The blogosphere has opened up the public discourse to a much wider and diverse audience. Bloggers now have enviable followers. Are they replacing the traditional media? Our team at Script Consultants debates this often since we have over two decades of collective journalism experience.
There is no reason to mourn the death of traditional journalism based on the closure of a few newspapers and magazines because journalism is not dead. In fact, the situation is far from it. The Internet is just another form of media that has changed the way news is experienced. Digital news has become instantaneous, combining images, videos and interactive graphics and including dozens of other tools making them more up-to-date and powerful than traditional ones.
Today, the concept of news has changed—it has become more of a social experience as it is more participatory. Whether you are sharing news links, commenting or writing blog posts, you are participating in the news making and disseminating process. Though most breaking stories still come from traditional media, social media platforms like blogs influence a story’s overall impact.
Blogs = personalised commentaries
If you do a quick review of blogs you will notice that stories covered in blogs differ quite a bit from the stories that lead in mainstream media. This is because bloggers can focus or maintain focus on stories that traditional media do not highlight or follow up as they can write about issues they are passionate about and/or elicit emotions—in other words, they personalise news stories. Each blog post is like an OPED page giving personal commentary unlike traditional news reports that are non-partisan in nature.
Blogs are supposed to be fun and freewheeling and are written in a conversational tone that encourages dialogue. They cover subjects serious and esoteric, personal and public, local and international. After becoming convinced that blogging is not only fun but has a special appeal to readers, The Dallas Morning News in July 2003 launched the U.S.’s first editorial board blog “to openly discuss hot topics and issues among its members and with readers”.
Another vital role blogs play is in monitoring the information that is being disseminated to the public. They can immediately correct the record when there are attempts by stakeholders in misleading the public about important facts and when the mainstream media is slow to act.
Blogs are efficient in clarifying complicated issues. Often due to lack of time or space, major media outlets are unable to provide a clear picture about a complex matter. There is a gap between what is being said and what is being understood, and blogs can help fill this void.
Democratisation of the media
The blogosphere has opened up the public discourse to a much wider and diverse audience. Previously, only a handful of established journalists and commentators were allowed to shape public opinion but now anybody can pitch in as long as they can produce persuasive arguments. Media credentials are not necessarily required—substance is.
The appetite for blogs is so great today that mainstream newsrooms are employing bloggers to contribute to their websites. Lately, many have started recognising the work bloggers do to break stories. In 2010, Associated Press announced that it would start citing bloggers as a news source. This announcement was monumental because it gave legitimacy to the blogging community and had wider implications on how bloggers influence and set the news agenda.

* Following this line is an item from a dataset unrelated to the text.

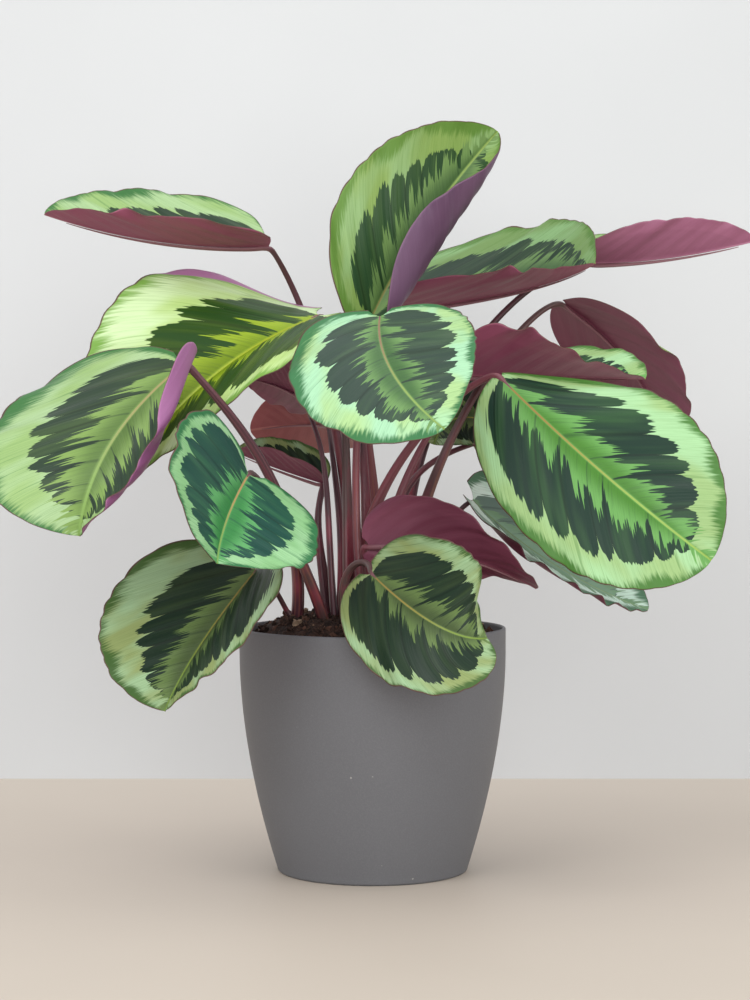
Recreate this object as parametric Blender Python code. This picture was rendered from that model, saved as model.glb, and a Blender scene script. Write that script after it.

TBD.com is a news site based in Washington D.C. that shows what is possible when you combine traditional journalists, bloggers and other online news sources into an “integrated newsroom”. According to the owners, it “brings together local blogs and websites covering neighbourhoods and community life through the Washington metro area.” This is just an example of what is possible as we look for new ways to consume news, and publishers look for new ways to monetise content.
Brave New Media World
Blogs like the Huffington Post, Business Insider, TMZ and Mashable are so popular that some of their original content is utilised by news organisations across the world. These blogs have altered the news landscape by changing the way news is broken and how people receive their news. Journalists no longer have to be on the ground or depend on public relations professionals for access to information. Thanks to blogs and other social media, they can now connect with stories easier and quicker by Googling the relevant topic. For businesses, while placement of news stories in mainstream media is still important, blogs such as The Huffington Post and The Daily Beast have the same clout. Traditional media is no longer the gatekeeper of news it once was.

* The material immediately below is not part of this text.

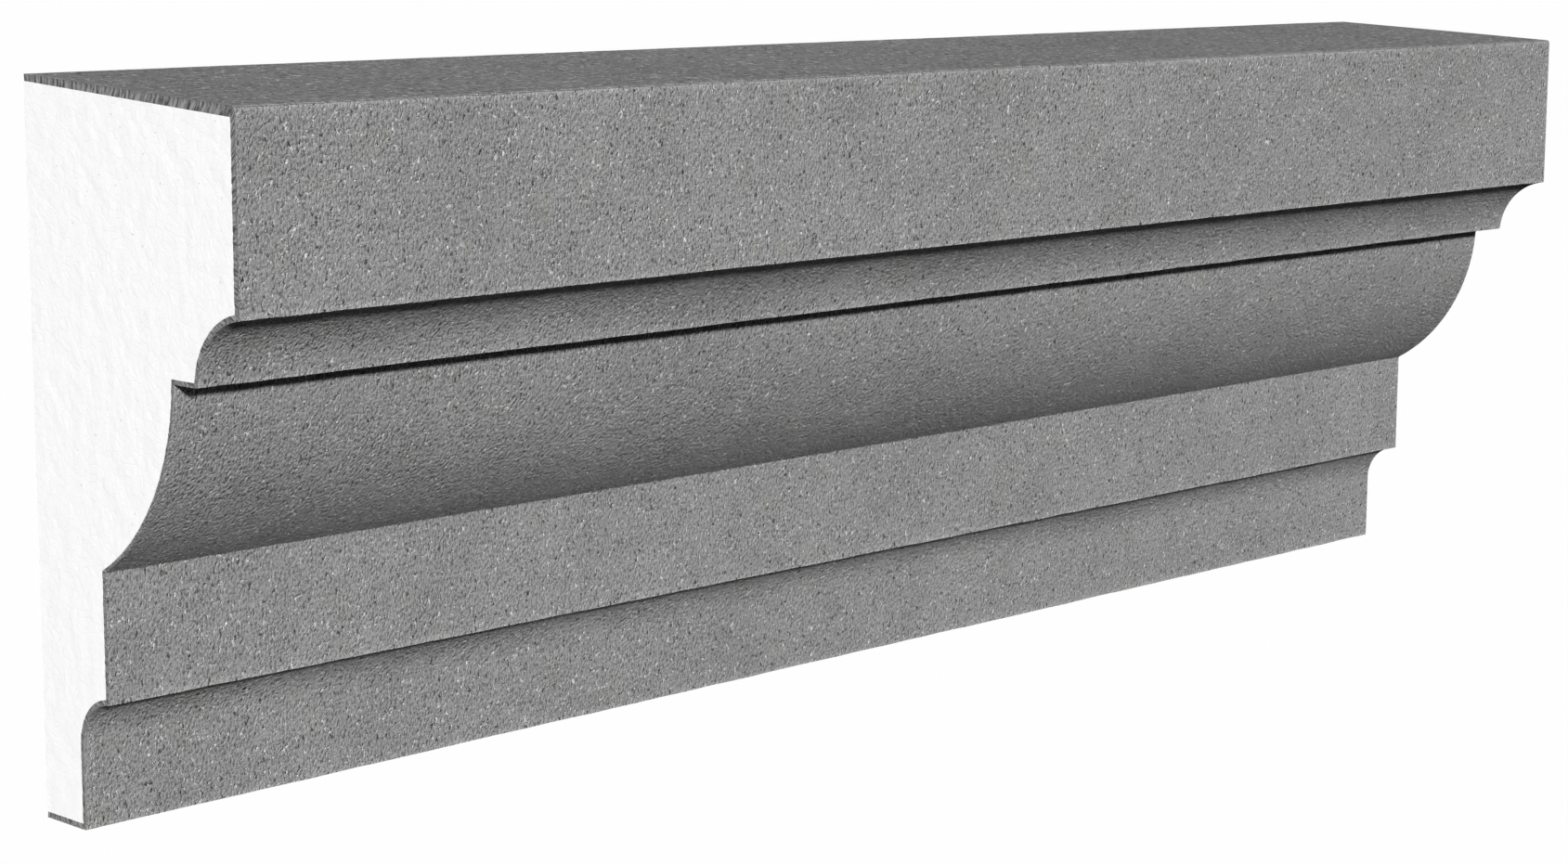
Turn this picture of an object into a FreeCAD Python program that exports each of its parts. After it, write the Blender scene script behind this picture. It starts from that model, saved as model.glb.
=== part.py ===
import FreeCAD, Part

# Exterior cornice moulding, one stock length.
# A white expanded-polystyrene core is cut to the profile with a hot wire, wrapped with
# glass-fibre mesh on its top, front and underside, and coated with cement mortar in two
# passes. The back stays bare, because it is bonded to the wall, and both ends are sawn
# square, so they show the white core with the thin grey coat around it.
#
# Millimetres. X runs along the moulding. The wall face lies in the plane Y = 0 and the
# profile projects towards -Y. +Z is up. The origin is the middle of the wall face.

import math
import os
from dataclasses import dataclass, replace

# ---- driving dimensions ----

LENGTH = 1000.0            # one stock length between the sawn ends
HEIGHT = 338.0             # finished height at the wall

MESH_THICKNESS = 0.4       # bedded glass-fibre mesh, about 160 g/m2
FINISH_THICKNESS = 0.7     # fine sanded second pass
CORE_DENSITY = 20.0        # kg/m3, facade-grade expanded polystyrene
MESH_DENSITY = 400.0       # kg/m3, 160 g/m2 over its own thickness
MORTAR_DENSITY = 1650.0    # kg/m3, polymer-modified cement mortar, dry


@dataclass(frozen=True)
class Profile:
    """The moulding's outline. Each y is a projection from the wall, each z a height over the foot."""

    top: float             # height of the weathered top at the wall
    fall: float            # slope of that top, which sheds rain forwards
    corona: float          # projection of the tall upper fascia
    cove_y: float          # centre of the large hollow under the corona
    cove_z: float
    cove_r: float
    step: float            # height of the narrow soffit between the cove and the ovolo
    ovolo_y: float         # centre of the bulging quarter-round
    ovolo_z: float
    ovolo_r: float
    fascia: float          # projection of the lower fascia
    small_cove_y: float    # centre of the small hollow under the lower fascia
    small_cove_z: float
    small_cove_r: float
    foot: float            # projection of the lowest fascia
    bottom: float          # height of the flat underside


# The sawn core, as the hot wire leaves it.
CORE = Profile(
    top=334.7, fall=0.0567, corona=151.4,
    cove_y=158.5, cove_z=208.2, cove_r=37.1, step=213.1,
    ovolo_y=0.0, ovolo_z=215.0, ovolo_r=105.4,
    fascia=49.4, small_cove_y=53.0, small_cove_z=39.3, small_cove_r=24.6,
    foot=28.4, bottom=2.9,
)

# The finished face. The mortar is drawn over the core with a template, which leaves it
# thickest on the top and the corona and thinnest round the ovolo.
FINISHED = Profile(
    top=HEIGHT, fall=0.0462, corona=155.0,
    cove_y=158.5, cove_z=208.2, cove_r=34.1, step=210.8,
    ovolo_y=0.0, ovolo_z=215.0, ovolo_r=107.2,
    fascia=52.1, small_cove_y=53.0, small_cove_z=39.3, small_cove_r=21.8,
    foot=31.0, bottom=0.0,
)


def grown(profile, thickness):
    """The same outline with a skin added all round, or taken off when the thickness is negative."""
    return replace(
        profile,
        top=profile.top + thickness,
        corona=profile.corona + thickness,
        cove_r=profile.cove_r - thickness,
        step=profile.step - thickness,
        ovolo_r=profile.ovolo_r + thickness,
        fascia=profile.fascia + thickness,
        small_cove_r=profile.small_cove_r - thickness,
        foot=profile.foot + thickness,
        bottom=profile.bottom - thickness,
    )


def other_side(radius, leg):
    """The second leg of a right triangle with this hypotenuse."""
    return math.sqrt(max(radius * radius - leg * leg, 0.0))


def place(x, y, z):
    """A profile point in the part's own frame."""
    return FreeCAD.Vector(x, -y, z - HEIGHT / 2)


def arc(x, centre, radius, start, end):
    """The arc about a centre from one profile point to another, the short way round."""
    mid_y = (start[0] + end[0]) / 2 - centre[0]
    mid_z = (start[1] + end[1]) / 2 - centre[1]
    reach = radius / math.hypot(mid_y, mid_z)
    middle = place(x, centre[0] + mid_y * reach, centre[1] + mid_z * reach)
    return Part.Arc(place(x, *start), middle, place(x, *end)).toShape()


def line(x, start, end):
    return Part.LineSegment(place(x, *start), place(x, *end)).toShape()


def outline(p, x):
    """The closed outline of a profile in the plane at x, from the wall over the top and back."""
    cove = (p.cove_y, p.cove_z)
    ovolo = (p.ovolo_y, p.ovolo_z)
    small_cove = (p.small_cove_y, p.small_cove_z)

    top_back = (0.0, p.top)
    top_front = (p.corona, p.top - p.fall * p.corona)
    corona_foot = (p.corona, p.cove_z + other_side(p.cove_r, p.cove_y - p.corona))
    lip = (p.cove_y - other_side(p.cove_r, p.step - p.cove_z), p.step)
    ovolo_head = (p.ovolo_y + other_side(p.ovolo_r, p.step - p.ovolo_z), p.step)
    ovolo_foot = (p.fascia, p.ovolo_z - other_side(p.ovolo_r, p.fascia - p.ovolo_y))
    fascia_foot = (p.fascia, p.small_cove_z + other_side(p.small_cove_r, p.small_cove_y - p.fascia))
    foot_head = (p.foot, p.small_cove_z + other_side(p.small_cove_r, p.small_cove_y - p.foot))
    foot_front = (p.foot, p.bottom)
    foot_back = (0.0, p.bottom)

    return Part.Wire([
        line(x, top_back, top_front),
        line(x, top_front, corona_foot),
        arc(x, cove, p.cove_r, corona_foot, lip),
        line(x, lip, ovolo_head),
        arc(x, ovolo, p.ovolo_r, ovolo_head, ovolo_foot),
        line(x, ovolo_foot, fascia_foot),
        arc(x, small_cove, p.small_cove_r, fascia_foot, foot_head),
        line(x, foot_head, foot_front),
        line(x, foot_front, foot_back),
        line(x, foot_back, top_back),
    ])


def prism(profile):
    """A solid stock length with this outline."""
    face = Part.Face(outline(profile, -LENGTH / 2))
    return face.extrude(FreeCAD.Vector(LENGTH, 0, 0))


def skin(outer, inner):
    """The layer between two outlines. It stops at the wall, so it is open behind."""
    return prism(outer).cut(prism(inner))


MESH_FACE = grown(CORE, MESH_THICKNESS)
BASE_FACE = grown(FINISHED, -FINISH_THICKNESS)


def eps_core():
    """White polystyrene block cut to the profile."""
    return prism(CORE)


def glass_mesh():
    """Reinforcing mesh stuck to the core. The mortar fills its windows, so it is one thin sheet."""
    return skin(MESH_FACE, CORE)


def base_coat():
    """First pass of mortar, which fills out the profile."""
    return skin(BASE_FACE, MESH_FACE)


def finish_coat():
    """Second pass: the grey sanded skin that shows."""
    return skin(FINISHED, BASE_FACE)


PARTS = {
    "eps_core": (eps_core, CORE_DENSITY),
    "glass_mesh": (glass_mesh, MESH_DENSITY),
    "base_coat": (base_coat, MORTAR_DENSITY),
    "finish_coat": (finish_coat, MORTAR_DENSITY),
}

MM3_PER_M3 = 1e9

os.makedirs("parts", exist_ok=True)
total_mass = 0.0
for node, (make, density) in PARTS.items():
    shape = make()
    mass = shape.Volume / MM3_PER_M3 * density
    total_mass += mass
    box = shape.BoundBox
    print(f"{node}: solids {len(shape.Solids)}, valid {shape.isValid()}, mass {mass:.3f} kg, "
          f"{box.XLength:.1f} x {box.YLength:.1f} x {box.ZLength:.1f} mm")
    shape.exportStep(f"parts/{node}.step")
print(f"total mass {total_mass:.3f} kg")
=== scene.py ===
# %% [markdown]
# # A metre of façade cornice moulding
#
# The real piece starts as a block of white expanded polystyrene. A hot wire follows a template along it and
# leaves the profile. Glass-fibre mesh is laid over the shaped faces, cement mortar is drawn over the mesh,
# and a thin finish of fine sand and cement closes the surface. The back stays bare, because it is glued to
# the wall, and both ends are sawn square so that lengths can be butted together.
#
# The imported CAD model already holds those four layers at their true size. It is loaded first and never
# moved; everything below is fitted to it.

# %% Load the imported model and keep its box
import math

import bmesh
import bpy
import numpy as np
from mathutils import Matrix, Vector


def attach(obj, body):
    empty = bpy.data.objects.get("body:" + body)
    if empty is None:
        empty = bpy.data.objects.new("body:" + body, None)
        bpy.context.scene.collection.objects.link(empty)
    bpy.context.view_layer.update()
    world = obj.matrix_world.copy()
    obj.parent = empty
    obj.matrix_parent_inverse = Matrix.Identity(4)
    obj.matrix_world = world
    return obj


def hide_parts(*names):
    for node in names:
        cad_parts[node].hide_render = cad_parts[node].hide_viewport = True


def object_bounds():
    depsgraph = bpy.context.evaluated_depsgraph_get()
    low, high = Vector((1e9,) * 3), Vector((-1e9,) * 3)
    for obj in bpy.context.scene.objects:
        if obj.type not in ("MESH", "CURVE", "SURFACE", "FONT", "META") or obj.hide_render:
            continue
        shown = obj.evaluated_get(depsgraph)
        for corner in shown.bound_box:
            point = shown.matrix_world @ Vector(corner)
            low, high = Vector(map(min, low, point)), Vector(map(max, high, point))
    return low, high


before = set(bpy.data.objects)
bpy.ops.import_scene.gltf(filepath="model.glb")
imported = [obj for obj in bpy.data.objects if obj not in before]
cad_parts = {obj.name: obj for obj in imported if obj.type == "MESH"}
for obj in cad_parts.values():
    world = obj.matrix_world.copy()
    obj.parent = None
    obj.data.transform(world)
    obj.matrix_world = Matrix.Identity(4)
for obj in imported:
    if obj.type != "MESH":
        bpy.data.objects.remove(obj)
cad_low, cad_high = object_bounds()
MM = 0.001  # one millimetre in metres
LEFT, RIGHT = cad_low.x, cad_high.x
print("CAD box, mm:", [round(size / MM, 1) for size in cad_high - cad_low])

# %% [markdown]
# ## Reading the section off the CAD solids
#
# Each layer is one cross-section pushed along the length, so its sawn end says everything about its shape.
# Copying numbers out of the CAD source would work once and go wrong at the next change. Instead the rim of
# each node's left end is walked, corner by corner, starting at the top of the wall face.

# %% Walk round a node's sawn end
SAME_CORNER = 0.001 * MM  # points nearer to each other than this are one corner
ON_FACE = 0.01 * MM  # points this near a flat face lie on it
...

Not all blogs out there are reliable or have newsworthy content but credible ones have transitioned to standalone news sites because of the quality of content. The changing news landscape has not only taken a toll on the print media but there are signs that television news has become vulnerable as it slowly loses its hold on the current generation of news consumers. With the proliferation of the Internet and the advent of smart phones, news consumption habits are changing at a pace that is hard to keep up.